Green v. Green, 228 S.C. 364, 369-70, 90 S.E.2d 253, 255 (1955) (citation omitted).

Without a showing that the trial judge either affirmatively relied on the incompetent evidence or could not have reached the same result without relying on the incompetent evidence, we erode the integrity of our judicial system by questioning the judgment and reversing the decisions of our trial courts. See Brewers & Maltsters Local Union No. 6 v. National Labor Relations Bd., 301 F.2d 216, 225 (8th Cir.1962) (“In the trial of a nonjury case, it is virtually impossible for a trial judge to commit reversible error by receiving incompetent evidence, whether objected to or not. An appellate court will not reverse a judgment in a nonjury case because of the admission of incompetent evidence, unless all of the competent evidence is insufficient to support the judgment or unless it affirmatively appears that the incompetent evidence induced *518the court to make an essential finding which would not otherwise have been made.”) (quoting Builders Steel Co. v. Commissioner of Internal Revenue, 179 F.2d 377, 379 (8th Cir.1950)). Applying this analysis to the instant case, I find there is no “reasonable probability” that the incompetent evidence had any effect on the result.

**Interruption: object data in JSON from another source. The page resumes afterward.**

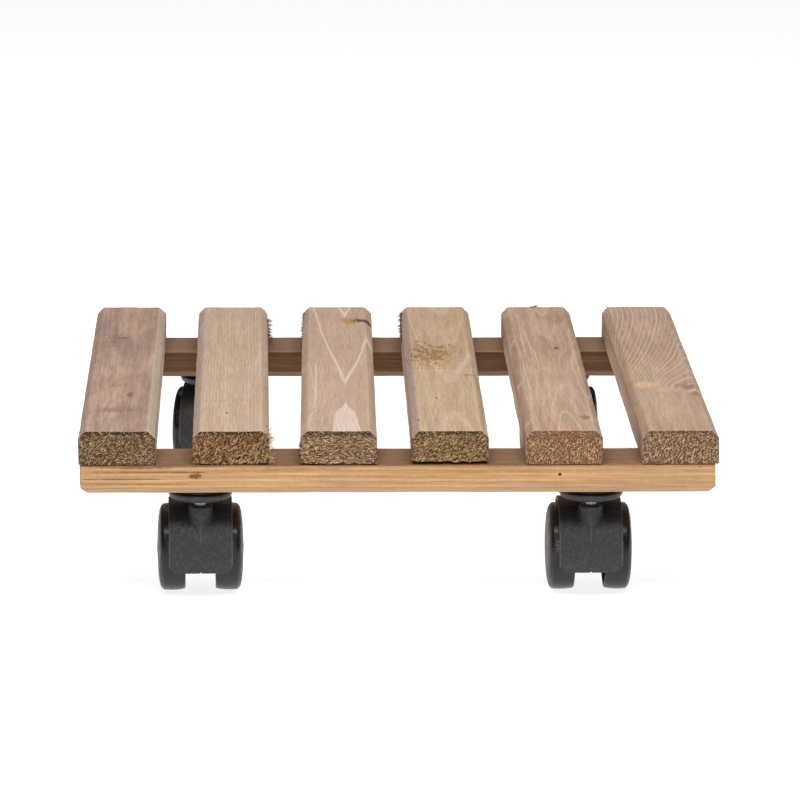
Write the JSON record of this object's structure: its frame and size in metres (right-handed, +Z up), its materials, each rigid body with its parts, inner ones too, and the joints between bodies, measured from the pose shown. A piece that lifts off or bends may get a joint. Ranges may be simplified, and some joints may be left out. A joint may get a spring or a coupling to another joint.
{
  "type": "plant pot caddy",
  "caption": "Low square plant pot caddy: softwood slats with bevelled edges on two battens, rolling on twin-wheel swivel casters.",
  "frame": {"origin": "on the floor, under the middle of the caddy's bounding box; the rear casters trail past the deck, so the deck's middle is 12.8 mm in front of it", "axes": "+X to the right across the slats, +Y to the back along the slats, +Z up"},
  "size_m": [0.374, 0.3999, 0.1045],
  "materials": {
    "timber": "planed, brown pressure-treated softwood, unvarnished",
    "hood_nylon": "spark-eroded matt black nylon",
    "plate_nylon": "matt black nylon",
    "wheel_nylon": "satin to gloss black nylon",
    "stem_steel": "bright turned steel",
    "screw_steel": "zinc plated steel"
  },
  "bodies": {
    "deck": {"slat_1": "timber", "slat_2": "timber", "slat_3": "timber", "slat_4": "timber", "slat_5": "timber", "slat_6": "timber", "front_batten": "timber", "rear_batten": "timber", "slat_screw_front_1": "screw_steel", "slat_screw_front_2": "screw_steel", "slat_screw_front_3": "screw_steel", "slat_screw_front_4": "screw_steel", "slat_screw_front_5": "screw_steel", "slat_screw_front_6": "screw_steel", "slat_screw_rear_1": "screw_steel", "slat_screw_rear_2": "screw_steel", "slat_screw_rear_3": "screw_steel", "slat_screw_rear_4": "screw_steel", "slat_screw_rear_5": "screw_steel", "slat_screw_rear_6": "screw_steel", "front_left_mounting_plate": "plate_nylon", "front_left_stem": "stem_steel", "front_left_grip_ring": "stem_steel", "front_left_plate_screw_1": "screw_steel", "front_left_plate_screw_2": "screw_steel", "front_left_plate_screw_3": "screw_steel", "front_right_mounting_plate": "plate_nylon", "front_right_stem": "stem_steel", "front_right_grip_ring": "stem_steel", "front_right_plate_screw_1": "screw_steel", "front_right_plate_screw_2": "screw_steel", "front_right_plate_screw_3": "screw_steel", "rear_left_mounting_plate": "plate_nylon", "rear_left_stem": "stem_steel", "rear_left_grip_ring": "stem_steel", "rear_left_plate_screw_1": "screw_steel", "rear_left_plate_screw_2": "screw_steel", "rear_left_plate_screw_3": "screw_steel", "rear_right_mounting_plate": "plate_nylon", "rear_right_stem": "stem_steel", "rear_right_grip_ring": "stem_steel", "rear_right_plate_screw_1": "screw_steel", "rear_right_plate_screw_2": "screw_steel", "rear_right_plate_screw_3": "screw_steel"},
    "front_left_caster": {"front_left_hood": "hood_nylon", "front_left_axle": "stem_steel"},
    "front_left_wheel_left": {"front_left_wheel_left": "wheel_nylon"},
    "front_left_wheel_right": {"front_left_wheel_right": "wheel_nylon"},
    "front_right_caster": {"front_right_hood": "hood_nylon", "front_right_axle": "stem_steel"},
    "front_right_wheel_left": {"front_right_wheel_left": "wheel_nylon"},
    "front_right_wheel_right": {"front_right_wheel_right": "wheel_nylon"},
    "rear_left_caster": {"rear_left_hood": "hood_nylon", "rear_left_axle": "stem_steel"},
    "rear_left_wheel_left": {"rear_left_wheel_left": "wheel_nylon"},
    "rear_left_wheel_right": {"rear_left_wheel_right": "wheel_nylon"},
    "rear_right_caster": {"rear_right_hood": "hood_nylon", "rear_right_axle": "stem_steel"},
    "rear_right_wheel_left": {"rear_right_wheel_left": "wheel_nylon"},
    "rear_right_wheel_right": {"rear_right_wheel_right": "wheel_nylon"}
  },
  "joints": [
    {"name": "front_left_swivel", "type": "hinge", "parent": "deck", "child": "front_left_caster", "pos_m": [-0.1161, -0.17752, 0.05], "axis": [0, 0, 1], "continuous": true},
    {"name": "front_left_left_spin", "type": "hinge", "parent": "front_left_caster", "child": "front_left_wheel_left", "pos_m": [-0.11654, -0.15953, 0.0259], "axis": [0.9997, 0.0244, 0], "continuous": true},
    {"name": "front_left_right_spin", "type": "hinge", "parent": "front_left_caster", "child": "front_left_wheel_right", "pos_m": [-0.11654, -0.15953, 0.0259], "axis": [0.9997, 0.0244, 0], "continuous": true},
    {"name": "front_right_swivel", "type": "hinge", "parent": "deck", "child": "front_right_caster", "pos_m": [0.1143, -0.17752, 0.05], "axis": [0, 0, 1], "continuous": true},
    {"name": "front_right_left_spin", "type": "hinge", "parent": "front_right_caster", "child": "front_right_wheel_left", "pos_m": [0.11414, -0.15952, 0.0259], "axis": [1, 0.0087, 0], "continuous": true},
    {"name": "front_right_right_spin", "type": "hinge", "parent": "front_right_caster", "child": "front_right_wheel_right", "pos_m": [0.11414, -0.15952, 0.0259], "axis": [1, 0.0087, 0], "continuous": true},
    {"name": "rear_left_swivel", "type": "hinge", "parent": "deck", "child": "rear_left_caster", "pos_m": [-0.1145, 0.15198, 0.05], "axis": [0, 0, 1], "continuous": true},
    {"name": "rear_left_left_spin", "type": "hinge", "parent": "rear_left_caster", "child": "rear_left_wheel_left", "pos_m": [-0.11231, 0.16984, 0.0259], "axis": [0.9925, -0.1219, 0], "continuous": true},
    {"name": "rear_left_right_spin", "type": "hinge", "parent": "rear_left_caster", "child": "rear_left_wheel_right", "pos_m": [-0.11231, 0.16984, 0.0259], "axis": [0.9925, -0.1219, 0], "continuous": true},
    {"name": "rear_right_swivel", "type": "hinge", "parent": "deck", "child": "rear_right_caster", "pos_m": [0.1143, 0.15198, 0.05], "axis": [0, 0, 1], "continuous": true},
    {"name": "rear_right_left_spin", "type": "hinge", "parent": "rear_right_caster", "child": "rear_right_wheel_left", "pos_m": [0.1143, 0.16998, 0.0259], "axis": [1, 0, 0], "continuous": true},
    {"name": "rear_right_right_spin", "type": "hinge", "parent": "rear_right_caster", "child": "rear_right_wheel_right", "pos_m": [0.1143, 0.16998, 0.0259], "axis": [1, 0, 0], "continuous": true}
  ]
}
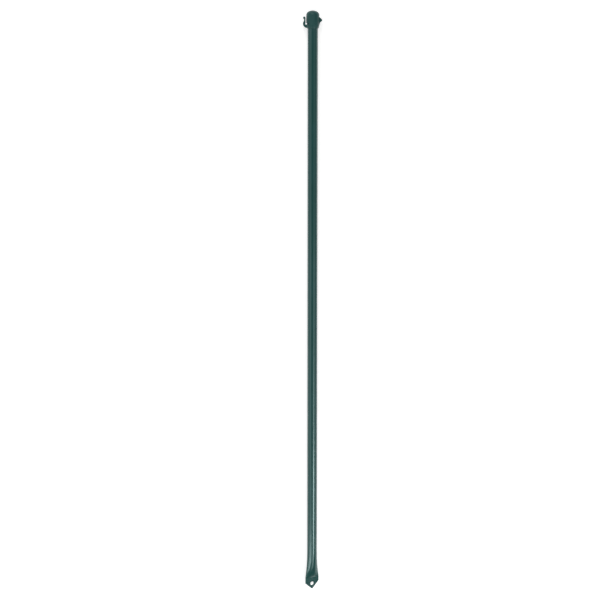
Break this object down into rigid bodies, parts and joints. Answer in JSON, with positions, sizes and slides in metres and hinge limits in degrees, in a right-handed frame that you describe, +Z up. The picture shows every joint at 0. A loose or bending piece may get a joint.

As previously discussed, the admission of the evidence was harmless. Furthermore, the trial judge did not reference this evidence in his order. Given the fact-specific order issued by the trial judge, I believe if he had relied on this evidence, he would have discussed it. Because the incompetent evidence did not, as the majority asserts, induce the trial judge to make any improper findings, I find a new trial is not warranted.

Accordingly, I would affirm the trial judge’s decision.